[PROVIDED DATA start]

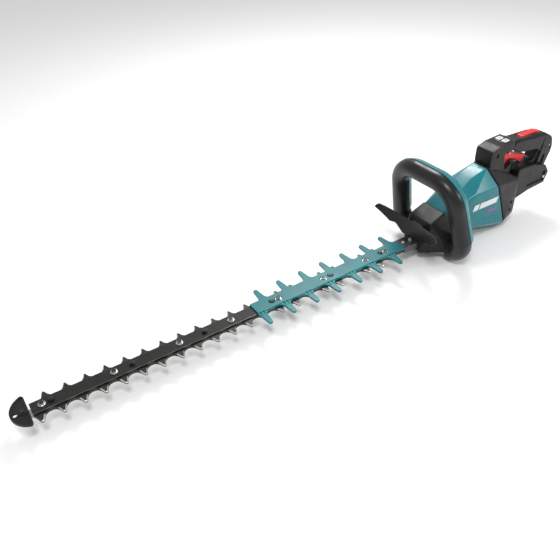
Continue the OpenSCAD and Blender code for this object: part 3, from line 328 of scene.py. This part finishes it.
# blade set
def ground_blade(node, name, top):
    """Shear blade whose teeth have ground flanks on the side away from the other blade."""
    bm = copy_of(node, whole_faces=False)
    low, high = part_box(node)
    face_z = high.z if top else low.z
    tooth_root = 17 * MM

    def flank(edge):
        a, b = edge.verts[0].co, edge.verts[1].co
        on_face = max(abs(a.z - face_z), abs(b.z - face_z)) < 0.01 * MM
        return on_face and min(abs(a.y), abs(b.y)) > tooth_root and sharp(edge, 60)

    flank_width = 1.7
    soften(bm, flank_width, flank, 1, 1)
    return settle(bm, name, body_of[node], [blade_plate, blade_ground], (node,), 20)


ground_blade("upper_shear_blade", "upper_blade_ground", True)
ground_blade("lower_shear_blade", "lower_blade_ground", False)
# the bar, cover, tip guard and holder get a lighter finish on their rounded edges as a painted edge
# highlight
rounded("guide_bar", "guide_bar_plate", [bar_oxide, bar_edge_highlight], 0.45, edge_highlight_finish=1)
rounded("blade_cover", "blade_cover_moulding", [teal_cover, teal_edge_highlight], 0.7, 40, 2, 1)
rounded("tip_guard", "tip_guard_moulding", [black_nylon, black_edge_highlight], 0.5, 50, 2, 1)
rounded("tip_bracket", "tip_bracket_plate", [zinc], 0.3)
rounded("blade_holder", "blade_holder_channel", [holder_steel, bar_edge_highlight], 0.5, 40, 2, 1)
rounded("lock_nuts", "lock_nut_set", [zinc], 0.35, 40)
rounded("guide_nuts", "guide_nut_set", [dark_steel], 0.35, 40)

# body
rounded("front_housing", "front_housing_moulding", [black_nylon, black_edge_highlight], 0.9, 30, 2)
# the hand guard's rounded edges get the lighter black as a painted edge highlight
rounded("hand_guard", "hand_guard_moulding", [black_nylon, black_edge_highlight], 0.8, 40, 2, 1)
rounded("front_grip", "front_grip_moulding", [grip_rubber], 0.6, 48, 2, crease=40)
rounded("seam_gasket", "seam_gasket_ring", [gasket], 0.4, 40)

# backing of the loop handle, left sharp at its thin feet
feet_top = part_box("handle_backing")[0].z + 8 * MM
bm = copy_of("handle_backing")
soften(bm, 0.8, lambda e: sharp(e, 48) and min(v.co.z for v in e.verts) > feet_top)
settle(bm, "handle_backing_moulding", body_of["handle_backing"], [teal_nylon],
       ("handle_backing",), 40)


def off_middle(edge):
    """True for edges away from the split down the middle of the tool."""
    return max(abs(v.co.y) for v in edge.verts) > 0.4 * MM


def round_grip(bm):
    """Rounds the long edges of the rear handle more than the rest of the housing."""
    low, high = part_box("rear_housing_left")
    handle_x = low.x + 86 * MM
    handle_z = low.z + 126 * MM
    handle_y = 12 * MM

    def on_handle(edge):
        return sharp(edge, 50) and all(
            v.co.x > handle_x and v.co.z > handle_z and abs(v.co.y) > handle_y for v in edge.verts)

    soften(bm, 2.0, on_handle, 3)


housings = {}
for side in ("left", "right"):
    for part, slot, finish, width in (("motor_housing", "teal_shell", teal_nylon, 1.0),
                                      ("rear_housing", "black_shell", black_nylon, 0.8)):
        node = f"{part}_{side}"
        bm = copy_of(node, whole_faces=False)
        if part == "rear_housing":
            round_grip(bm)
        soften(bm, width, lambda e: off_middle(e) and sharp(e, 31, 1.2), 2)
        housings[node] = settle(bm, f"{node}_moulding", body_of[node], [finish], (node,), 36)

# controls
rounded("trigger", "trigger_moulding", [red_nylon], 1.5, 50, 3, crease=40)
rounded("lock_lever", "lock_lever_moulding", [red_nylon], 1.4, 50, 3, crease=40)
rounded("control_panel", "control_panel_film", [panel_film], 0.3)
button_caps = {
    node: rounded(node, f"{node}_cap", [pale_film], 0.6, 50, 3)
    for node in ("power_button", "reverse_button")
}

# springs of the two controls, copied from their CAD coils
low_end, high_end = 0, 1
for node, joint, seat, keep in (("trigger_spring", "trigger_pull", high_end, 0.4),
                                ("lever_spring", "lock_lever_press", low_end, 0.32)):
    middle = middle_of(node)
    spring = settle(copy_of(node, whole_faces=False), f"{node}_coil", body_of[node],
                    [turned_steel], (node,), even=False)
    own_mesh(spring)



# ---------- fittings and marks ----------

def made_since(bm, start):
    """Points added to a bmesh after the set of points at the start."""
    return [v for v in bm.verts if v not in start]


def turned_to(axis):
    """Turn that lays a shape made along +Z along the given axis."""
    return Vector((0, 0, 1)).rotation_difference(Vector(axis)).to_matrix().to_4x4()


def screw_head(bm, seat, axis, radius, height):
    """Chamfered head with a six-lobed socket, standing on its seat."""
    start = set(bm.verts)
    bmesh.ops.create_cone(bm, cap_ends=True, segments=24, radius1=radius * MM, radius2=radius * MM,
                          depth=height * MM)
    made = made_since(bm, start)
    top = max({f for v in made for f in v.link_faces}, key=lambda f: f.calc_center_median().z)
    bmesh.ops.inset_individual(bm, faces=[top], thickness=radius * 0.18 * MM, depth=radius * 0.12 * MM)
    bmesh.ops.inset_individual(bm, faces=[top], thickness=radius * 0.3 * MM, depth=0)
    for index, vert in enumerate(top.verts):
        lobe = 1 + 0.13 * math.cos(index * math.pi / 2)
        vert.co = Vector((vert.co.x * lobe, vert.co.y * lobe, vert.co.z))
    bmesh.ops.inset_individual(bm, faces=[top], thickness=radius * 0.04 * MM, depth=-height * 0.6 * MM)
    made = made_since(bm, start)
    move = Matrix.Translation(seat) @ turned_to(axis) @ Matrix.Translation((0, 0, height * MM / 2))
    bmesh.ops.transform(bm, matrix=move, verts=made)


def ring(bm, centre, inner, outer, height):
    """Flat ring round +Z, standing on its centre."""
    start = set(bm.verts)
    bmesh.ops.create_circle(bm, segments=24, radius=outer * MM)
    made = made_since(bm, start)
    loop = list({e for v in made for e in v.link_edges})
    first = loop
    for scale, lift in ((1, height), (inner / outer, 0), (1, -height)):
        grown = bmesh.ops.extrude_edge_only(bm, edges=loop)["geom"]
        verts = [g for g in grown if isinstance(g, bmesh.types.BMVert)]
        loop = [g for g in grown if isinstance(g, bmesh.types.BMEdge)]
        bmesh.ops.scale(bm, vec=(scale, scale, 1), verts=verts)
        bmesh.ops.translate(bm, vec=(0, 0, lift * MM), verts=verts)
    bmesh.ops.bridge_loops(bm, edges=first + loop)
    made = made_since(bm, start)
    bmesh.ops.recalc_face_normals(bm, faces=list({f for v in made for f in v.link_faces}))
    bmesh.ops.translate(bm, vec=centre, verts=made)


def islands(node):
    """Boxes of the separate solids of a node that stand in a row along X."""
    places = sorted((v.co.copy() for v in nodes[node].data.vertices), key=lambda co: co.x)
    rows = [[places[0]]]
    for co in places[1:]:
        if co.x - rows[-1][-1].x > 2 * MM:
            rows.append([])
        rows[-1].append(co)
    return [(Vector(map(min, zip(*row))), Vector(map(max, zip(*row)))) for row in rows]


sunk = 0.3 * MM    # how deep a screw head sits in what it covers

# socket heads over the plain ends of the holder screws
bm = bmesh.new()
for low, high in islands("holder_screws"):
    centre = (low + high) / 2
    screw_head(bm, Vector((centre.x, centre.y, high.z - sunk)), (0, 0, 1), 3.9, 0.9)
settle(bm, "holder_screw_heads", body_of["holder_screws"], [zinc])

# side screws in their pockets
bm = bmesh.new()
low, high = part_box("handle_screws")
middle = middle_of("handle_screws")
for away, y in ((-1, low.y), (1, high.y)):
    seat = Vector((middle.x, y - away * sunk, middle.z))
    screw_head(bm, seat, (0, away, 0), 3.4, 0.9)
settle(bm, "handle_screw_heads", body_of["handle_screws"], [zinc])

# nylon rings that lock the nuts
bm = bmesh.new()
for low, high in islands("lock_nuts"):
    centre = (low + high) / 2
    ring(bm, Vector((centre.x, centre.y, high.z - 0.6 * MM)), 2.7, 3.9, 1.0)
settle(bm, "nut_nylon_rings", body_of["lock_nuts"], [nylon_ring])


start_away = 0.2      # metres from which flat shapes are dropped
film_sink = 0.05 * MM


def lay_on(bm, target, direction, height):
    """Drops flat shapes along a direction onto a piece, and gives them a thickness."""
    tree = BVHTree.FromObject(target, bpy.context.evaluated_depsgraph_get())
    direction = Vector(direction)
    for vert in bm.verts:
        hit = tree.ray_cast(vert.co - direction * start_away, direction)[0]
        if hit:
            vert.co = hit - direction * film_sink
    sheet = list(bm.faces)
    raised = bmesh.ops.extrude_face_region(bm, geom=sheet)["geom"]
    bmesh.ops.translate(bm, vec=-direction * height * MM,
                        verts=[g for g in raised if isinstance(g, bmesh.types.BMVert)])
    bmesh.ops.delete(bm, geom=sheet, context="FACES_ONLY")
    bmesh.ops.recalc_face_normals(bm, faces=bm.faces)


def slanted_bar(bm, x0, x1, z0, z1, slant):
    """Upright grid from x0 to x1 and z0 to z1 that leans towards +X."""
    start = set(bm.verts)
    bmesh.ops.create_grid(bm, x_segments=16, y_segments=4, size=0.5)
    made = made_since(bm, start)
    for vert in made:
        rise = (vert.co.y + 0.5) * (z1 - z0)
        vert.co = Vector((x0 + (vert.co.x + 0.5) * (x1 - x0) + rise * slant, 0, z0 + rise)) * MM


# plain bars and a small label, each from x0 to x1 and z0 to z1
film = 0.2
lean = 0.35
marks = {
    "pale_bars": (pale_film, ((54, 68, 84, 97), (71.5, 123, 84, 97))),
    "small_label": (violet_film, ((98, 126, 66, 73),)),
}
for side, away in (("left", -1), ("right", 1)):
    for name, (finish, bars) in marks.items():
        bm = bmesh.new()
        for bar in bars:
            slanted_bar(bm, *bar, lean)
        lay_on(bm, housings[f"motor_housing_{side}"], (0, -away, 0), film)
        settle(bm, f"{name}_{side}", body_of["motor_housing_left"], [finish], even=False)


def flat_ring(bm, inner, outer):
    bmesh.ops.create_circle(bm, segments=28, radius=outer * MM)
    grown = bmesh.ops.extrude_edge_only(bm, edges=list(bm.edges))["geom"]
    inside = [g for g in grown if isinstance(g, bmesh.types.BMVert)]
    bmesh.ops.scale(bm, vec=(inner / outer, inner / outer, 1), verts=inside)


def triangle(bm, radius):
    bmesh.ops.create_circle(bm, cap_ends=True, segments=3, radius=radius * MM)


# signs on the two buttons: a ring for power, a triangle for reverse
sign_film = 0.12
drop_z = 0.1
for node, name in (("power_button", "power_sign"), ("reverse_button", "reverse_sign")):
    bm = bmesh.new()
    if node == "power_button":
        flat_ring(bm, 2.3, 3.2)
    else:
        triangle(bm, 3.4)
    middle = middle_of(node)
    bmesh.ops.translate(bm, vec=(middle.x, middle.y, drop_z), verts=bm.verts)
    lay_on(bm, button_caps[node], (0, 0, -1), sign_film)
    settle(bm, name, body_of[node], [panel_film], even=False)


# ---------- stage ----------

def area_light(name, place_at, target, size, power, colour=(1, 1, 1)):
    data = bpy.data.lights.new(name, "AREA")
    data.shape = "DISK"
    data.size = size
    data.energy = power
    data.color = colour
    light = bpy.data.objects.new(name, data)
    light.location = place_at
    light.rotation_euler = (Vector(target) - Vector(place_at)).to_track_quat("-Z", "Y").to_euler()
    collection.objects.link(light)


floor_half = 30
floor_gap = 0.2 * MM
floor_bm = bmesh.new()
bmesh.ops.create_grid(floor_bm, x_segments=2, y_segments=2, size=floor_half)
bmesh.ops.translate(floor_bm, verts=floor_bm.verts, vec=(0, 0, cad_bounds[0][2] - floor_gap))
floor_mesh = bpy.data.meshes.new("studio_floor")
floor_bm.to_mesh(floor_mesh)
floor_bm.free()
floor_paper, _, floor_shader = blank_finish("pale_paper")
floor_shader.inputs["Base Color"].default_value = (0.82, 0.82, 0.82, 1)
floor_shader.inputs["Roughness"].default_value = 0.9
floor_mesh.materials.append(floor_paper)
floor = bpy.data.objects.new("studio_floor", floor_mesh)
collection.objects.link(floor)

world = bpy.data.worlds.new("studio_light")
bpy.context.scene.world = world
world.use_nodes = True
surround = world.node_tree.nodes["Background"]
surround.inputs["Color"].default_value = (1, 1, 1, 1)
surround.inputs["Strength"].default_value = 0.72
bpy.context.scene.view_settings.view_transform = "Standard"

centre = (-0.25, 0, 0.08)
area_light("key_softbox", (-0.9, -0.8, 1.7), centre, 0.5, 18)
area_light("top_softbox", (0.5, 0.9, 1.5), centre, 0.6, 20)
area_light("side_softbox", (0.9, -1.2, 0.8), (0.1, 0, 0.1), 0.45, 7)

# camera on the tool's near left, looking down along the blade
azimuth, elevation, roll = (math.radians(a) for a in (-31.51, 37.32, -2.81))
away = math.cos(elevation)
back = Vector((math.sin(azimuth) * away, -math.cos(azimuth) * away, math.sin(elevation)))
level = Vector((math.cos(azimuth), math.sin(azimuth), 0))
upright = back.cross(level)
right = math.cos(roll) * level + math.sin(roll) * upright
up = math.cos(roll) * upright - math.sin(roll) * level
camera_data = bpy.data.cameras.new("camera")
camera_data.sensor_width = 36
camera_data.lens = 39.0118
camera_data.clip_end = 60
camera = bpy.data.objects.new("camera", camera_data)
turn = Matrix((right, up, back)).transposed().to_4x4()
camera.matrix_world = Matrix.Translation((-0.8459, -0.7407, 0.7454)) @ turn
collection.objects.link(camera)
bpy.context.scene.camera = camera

[PROVIDED DATA end]

DIRECTIONS FOR THIS TASK: Repeat exactly, please, each line from the beginning of the data through the line with "return on_face and" in it, and only those lines.

SOLUTION FOR THIS EXERCISE:
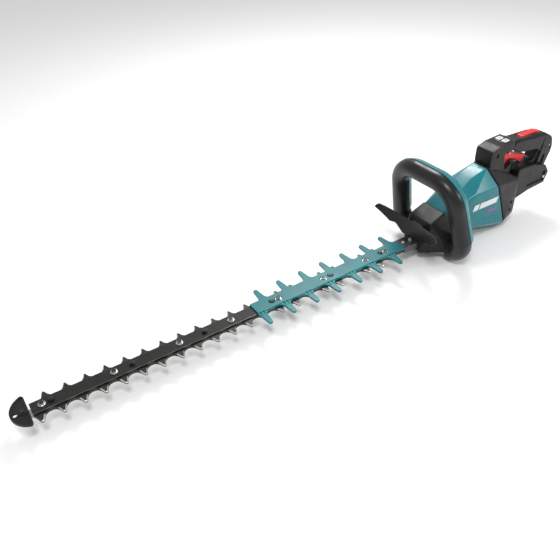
Continue the OpenSCAD and Blender code for this object: part 3, from line 328 of scene.py. This part finishes it.
# blade set
def ground_blade(node, name, top):
    """Shear blade whose teeth have ground flanks on the side away from the other blade."""
    bm = copy_of(node, whole_faces=False)
    low, high = part_box(node)
    face_z = high.z if top else low.z
    tooth_root = 17 * MM

    def flank(edge):
        a, b = edge.verts[0].co, edge.verts[1].co
        on_face = max(abs(a.z - face_z), abs(b.z - face_z)) < 0.01 * MM
        return on_face and min(abs(a.y), abs(b.y)) > tooth_root and sharp(edge, 60)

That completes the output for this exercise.